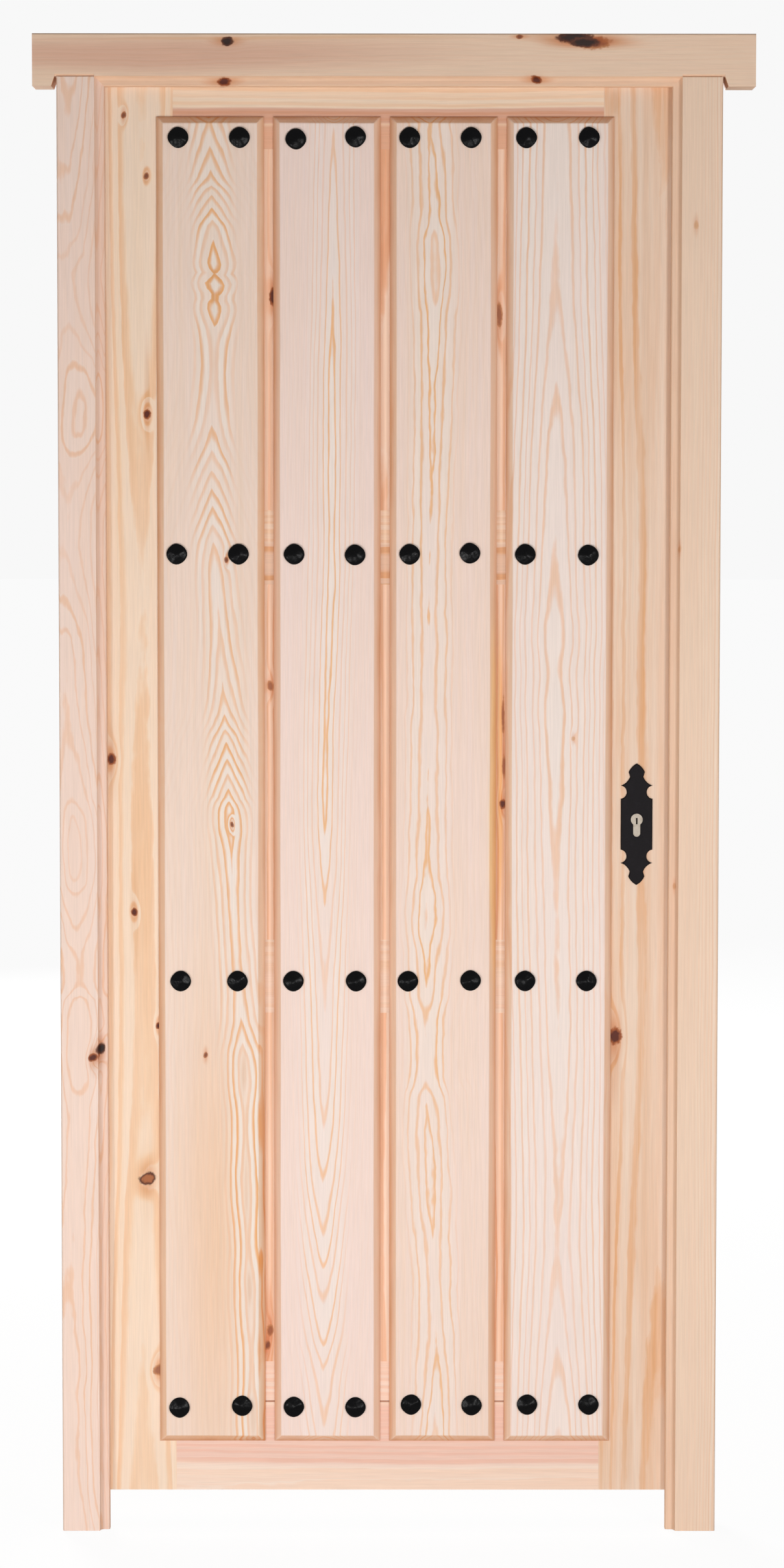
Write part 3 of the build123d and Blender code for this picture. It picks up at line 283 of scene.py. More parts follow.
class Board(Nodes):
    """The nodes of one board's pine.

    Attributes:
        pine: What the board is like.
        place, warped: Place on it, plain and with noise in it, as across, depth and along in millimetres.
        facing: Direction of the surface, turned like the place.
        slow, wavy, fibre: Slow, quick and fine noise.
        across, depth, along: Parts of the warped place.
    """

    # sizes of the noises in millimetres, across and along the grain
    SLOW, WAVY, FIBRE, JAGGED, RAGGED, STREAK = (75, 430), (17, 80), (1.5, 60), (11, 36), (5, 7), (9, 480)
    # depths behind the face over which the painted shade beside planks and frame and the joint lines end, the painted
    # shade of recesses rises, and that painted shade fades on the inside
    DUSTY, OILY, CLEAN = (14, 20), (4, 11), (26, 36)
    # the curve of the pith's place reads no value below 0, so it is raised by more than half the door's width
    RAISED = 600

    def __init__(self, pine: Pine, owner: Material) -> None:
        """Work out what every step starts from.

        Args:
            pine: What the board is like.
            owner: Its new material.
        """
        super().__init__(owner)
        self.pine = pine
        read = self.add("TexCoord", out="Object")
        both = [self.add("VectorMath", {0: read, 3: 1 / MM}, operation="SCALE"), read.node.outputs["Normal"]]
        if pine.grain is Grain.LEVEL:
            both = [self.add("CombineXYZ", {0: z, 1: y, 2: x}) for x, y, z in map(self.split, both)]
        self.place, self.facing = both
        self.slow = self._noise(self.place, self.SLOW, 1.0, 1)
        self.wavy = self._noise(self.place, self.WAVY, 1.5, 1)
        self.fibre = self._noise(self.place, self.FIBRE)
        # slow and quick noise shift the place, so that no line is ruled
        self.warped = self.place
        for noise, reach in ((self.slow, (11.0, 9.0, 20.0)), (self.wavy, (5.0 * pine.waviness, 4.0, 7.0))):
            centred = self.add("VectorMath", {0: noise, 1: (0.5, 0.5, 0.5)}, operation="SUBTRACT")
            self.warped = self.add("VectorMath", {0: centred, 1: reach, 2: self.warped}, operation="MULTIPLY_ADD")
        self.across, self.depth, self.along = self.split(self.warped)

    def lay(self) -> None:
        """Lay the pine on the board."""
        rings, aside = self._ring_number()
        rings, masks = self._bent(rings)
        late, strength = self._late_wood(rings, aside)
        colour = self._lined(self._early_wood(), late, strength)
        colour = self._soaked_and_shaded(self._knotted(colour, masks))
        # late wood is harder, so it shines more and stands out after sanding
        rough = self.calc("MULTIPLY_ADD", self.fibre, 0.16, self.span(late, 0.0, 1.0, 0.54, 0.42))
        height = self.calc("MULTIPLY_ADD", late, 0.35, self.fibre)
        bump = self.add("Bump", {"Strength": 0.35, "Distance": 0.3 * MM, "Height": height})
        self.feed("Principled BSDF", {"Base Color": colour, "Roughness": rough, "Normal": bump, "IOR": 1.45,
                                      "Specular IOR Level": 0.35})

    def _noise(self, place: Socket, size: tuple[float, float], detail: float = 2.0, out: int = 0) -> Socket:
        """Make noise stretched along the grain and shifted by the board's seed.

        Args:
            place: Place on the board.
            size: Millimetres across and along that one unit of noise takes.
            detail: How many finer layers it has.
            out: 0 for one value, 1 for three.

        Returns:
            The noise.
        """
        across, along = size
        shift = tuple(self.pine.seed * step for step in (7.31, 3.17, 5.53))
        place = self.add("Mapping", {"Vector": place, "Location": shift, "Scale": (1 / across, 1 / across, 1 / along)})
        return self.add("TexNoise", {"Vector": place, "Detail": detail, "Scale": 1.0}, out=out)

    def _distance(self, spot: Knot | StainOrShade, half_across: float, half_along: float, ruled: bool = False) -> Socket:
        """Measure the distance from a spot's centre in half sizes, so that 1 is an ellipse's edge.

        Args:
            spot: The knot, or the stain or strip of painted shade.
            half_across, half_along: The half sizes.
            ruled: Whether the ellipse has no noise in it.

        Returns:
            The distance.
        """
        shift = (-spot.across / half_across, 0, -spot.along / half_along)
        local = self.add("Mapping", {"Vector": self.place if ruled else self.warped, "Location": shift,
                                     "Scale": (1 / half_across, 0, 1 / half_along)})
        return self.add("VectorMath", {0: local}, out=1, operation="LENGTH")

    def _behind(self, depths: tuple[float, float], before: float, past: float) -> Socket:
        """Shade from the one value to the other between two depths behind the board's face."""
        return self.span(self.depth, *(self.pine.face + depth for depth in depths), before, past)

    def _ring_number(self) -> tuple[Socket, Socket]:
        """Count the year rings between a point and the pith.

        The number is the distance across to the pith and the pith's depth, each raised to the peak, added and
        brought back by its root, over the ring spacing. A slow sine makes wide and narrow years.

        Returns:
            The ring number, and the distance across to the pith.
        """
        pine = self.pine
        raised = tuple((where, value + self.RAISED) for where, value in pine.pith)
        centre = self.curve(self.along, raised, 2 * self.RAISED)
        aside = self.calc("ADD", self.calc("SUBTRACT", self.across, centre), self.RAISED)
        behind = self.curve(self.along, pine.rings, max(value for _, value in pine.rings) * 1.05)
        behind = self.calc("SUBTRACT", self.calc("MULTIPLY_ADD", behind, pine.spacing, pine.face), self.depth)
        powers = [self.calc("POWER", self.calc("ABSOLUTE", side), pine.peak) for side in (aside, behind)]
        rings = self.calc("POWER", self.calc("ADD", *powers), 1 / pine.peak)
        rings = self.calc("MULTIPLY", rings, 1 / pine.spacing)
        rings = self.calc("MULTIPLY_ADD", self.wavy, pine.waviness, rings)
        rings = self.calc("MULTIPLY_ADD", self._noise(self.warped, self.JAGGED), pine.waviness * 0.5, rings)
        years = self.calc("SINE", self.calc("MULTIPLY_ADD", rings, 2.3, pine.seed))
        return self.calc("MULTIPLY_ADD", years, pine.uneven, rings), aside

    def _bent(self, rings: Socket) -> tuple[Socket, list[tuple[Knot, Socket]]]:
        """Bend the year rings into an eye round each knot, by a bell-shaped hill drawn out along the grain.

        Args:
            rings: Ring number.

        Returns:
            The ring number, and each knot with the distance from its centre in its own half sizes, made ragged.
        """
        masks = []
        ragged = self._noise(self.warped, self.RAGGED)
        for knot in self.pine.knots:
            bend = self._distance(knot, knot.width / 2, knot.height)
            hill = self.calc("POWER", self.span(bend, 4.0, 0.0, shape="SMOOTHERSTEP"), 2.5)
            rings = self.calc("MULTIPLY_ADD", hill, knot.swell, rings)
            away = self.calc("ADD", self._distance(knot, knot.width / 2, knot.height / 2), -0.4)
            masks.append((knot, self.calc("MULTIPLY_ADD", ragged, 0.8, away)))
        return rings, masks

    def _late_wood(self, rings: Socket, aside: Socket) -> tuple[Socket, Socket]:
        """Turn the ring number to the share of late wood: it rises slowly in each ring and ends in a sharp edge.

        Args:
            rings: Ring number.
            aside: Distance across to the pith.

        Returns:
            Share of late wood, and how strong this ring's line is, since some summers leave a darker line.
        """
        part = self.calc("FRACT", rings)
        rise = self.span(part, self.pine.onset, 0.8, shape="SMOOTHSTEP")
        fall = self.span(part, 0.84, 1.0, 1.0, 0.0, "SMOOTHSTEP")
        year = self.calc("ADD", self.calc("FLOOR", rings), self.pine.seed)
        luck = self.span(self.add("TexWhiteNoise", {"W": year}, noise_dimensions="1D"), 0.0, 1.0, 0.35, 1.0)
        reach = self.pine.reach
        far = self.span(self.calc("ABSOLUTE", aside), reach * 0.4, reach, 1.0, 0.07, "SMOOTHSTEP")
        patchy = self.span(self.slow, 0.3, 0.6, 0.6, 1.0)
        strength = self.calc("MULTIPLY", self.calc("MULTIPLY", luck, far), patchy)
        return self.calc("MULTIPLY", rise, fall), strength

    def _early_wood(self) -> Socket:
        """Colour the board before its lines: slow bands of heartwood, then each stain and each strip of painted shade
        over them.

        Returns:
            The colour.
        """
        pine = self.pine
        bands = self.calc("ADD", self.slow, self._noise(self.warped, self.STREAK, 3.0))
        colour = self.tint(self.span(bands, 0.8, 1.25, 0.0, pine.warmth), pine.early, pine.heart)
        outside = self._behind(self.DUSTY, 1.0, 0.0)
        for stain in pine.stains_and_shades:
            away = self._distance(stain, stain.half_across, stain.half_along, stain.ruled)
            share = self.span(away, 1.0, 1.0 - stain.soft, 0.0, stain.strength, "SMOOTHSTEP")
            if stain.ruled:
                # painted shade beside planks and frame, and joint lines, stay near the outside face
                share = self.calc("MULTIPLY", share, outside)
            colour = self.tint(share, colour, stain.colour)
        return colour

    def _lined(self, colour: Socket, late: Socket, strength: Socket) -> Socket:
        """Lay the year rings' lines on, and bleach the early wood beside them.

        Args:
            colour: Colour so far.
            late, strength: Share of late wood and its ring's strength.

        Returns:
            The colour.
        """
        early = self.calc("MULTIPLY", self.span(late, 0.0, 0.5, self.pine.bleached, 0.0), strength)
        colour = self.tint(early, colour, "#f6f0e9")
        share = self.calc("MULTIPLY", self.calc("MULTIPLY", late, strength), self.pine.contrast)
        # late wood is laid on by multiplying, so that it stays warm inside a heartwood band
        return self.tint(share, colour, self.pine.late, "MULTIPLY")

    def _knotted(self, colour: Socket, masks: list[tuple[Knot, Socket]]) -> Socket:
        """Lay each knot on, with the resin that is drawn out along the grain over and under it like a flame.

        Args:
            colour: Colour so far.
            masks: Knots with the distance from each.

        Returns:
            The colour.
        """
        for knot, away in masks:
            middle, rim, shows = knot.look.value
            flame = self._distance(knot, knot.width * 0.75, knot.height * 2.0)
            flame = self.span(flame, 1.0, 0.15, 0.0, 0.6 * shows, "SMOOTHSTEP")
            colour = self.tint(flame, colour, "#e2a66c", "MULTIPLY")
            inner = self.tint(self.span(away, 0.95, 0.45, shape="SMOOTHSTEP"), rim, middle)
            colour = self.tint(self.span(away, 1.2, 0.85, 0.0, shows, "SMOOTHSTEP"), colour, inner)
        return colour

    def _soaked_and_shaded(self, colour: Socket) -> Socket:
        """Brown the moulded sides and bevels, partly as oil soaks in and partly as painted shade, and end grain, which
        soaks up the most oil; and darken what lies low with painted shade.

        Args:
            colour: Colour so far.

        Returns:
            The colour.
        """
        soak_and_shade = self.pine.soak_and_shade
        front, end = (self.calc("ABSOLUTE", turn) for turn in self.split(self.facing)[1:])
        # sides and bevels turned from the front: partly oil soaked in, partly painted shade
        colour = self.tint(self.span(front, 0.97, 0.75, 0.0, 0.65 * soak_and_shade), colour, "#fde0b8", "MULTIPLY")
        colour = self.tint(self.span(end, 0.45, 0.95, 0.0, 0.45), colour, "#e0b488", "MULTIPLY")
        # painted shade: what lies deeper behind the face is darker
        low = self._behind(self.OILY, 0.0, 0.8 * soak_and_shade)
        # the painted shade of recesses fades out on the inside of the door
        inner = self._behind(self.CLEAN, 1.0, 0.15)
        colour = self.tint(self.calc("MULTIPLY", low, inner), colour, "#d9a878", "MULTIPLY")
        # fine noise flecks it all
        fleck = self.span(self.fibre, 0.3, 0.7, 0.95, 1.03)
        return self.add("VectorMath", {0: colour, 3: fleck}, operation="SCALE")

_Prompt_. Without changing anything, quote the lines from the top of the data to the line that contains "step starts from.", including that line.

_Answer for the task_.
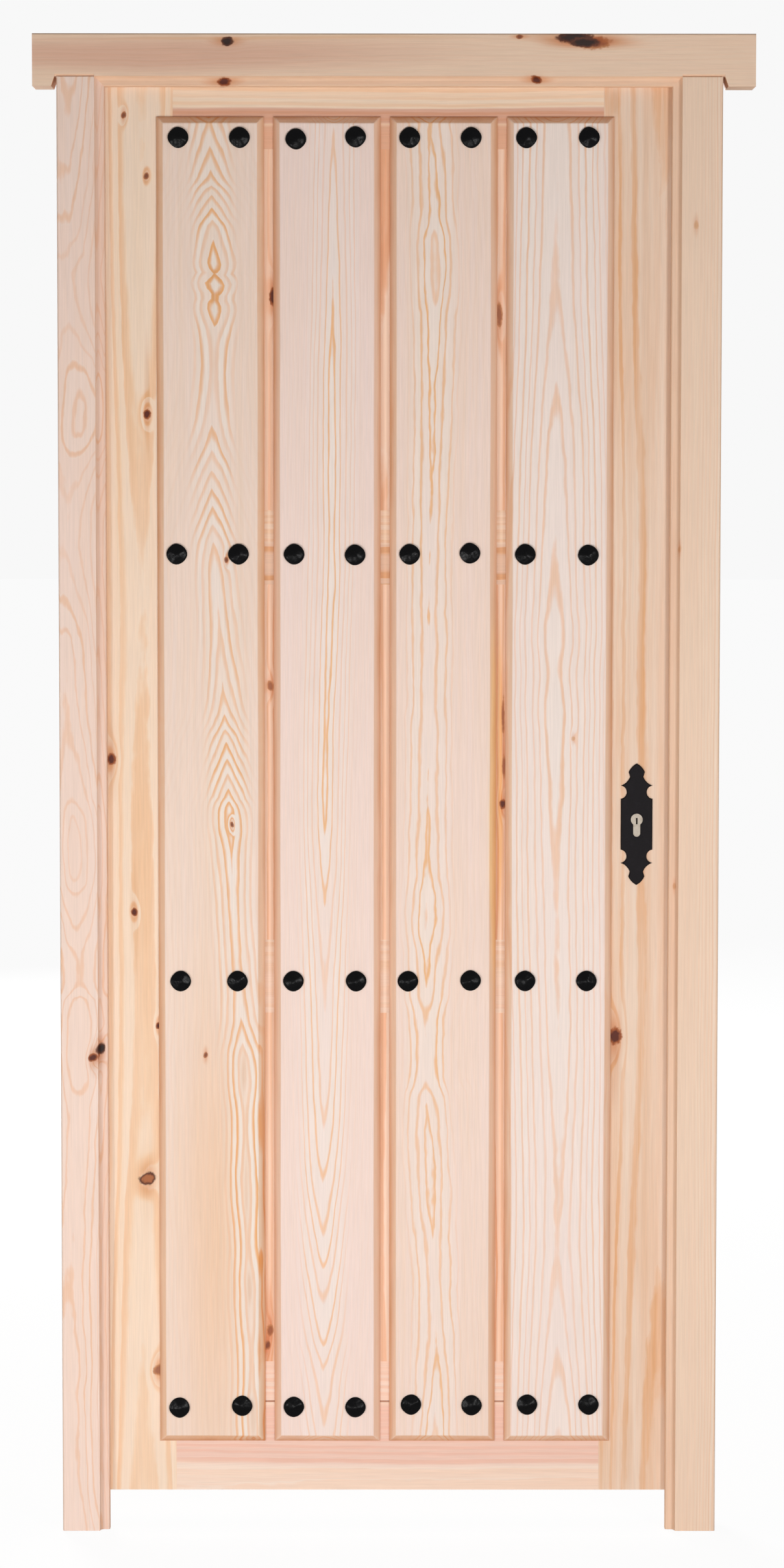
Write part 3 of the build123d and Blender code for this picture. It picks up at line 283 of scene.py. More parts follow.
class Board(Nodes):
    """The nodes of one board's pine.

    Attributes:
        pine: What the board is like.
        place, warped: Place on it, plain and with noise in it, as across, depth and along in millimetres.
        facing: Direction of the surface, turned like the place.
        slow, wavy, fibre: Slow, quick and fine noise.
        across, depth, along: Parts of the warped place.
    """

    # sizes of the noises in millimetres, across and along the grain
    SLOW, WAVY, FIBRE, JAGGED, RAGGED, STREAK = (75, 430), (17, 80), (1.5, 60), (11, 36), (5, 7), (9, 480)
    # depths behind the face over which the painted shade beside planks and frame and the joint lines end, the painted
    # shade of recesses rises, and that painted shade fades on the inside
    DUSTY, OILY, CLEAN = (14, 20), (4, 11), (26, 36)
    # the curve of the pith's place reads no value below 0, so it is raised by more than half the door's width
    RAISED = 600

    def __init__(self, pine: Pine, owner: Material) -> None:
        """Work out what every step starts from.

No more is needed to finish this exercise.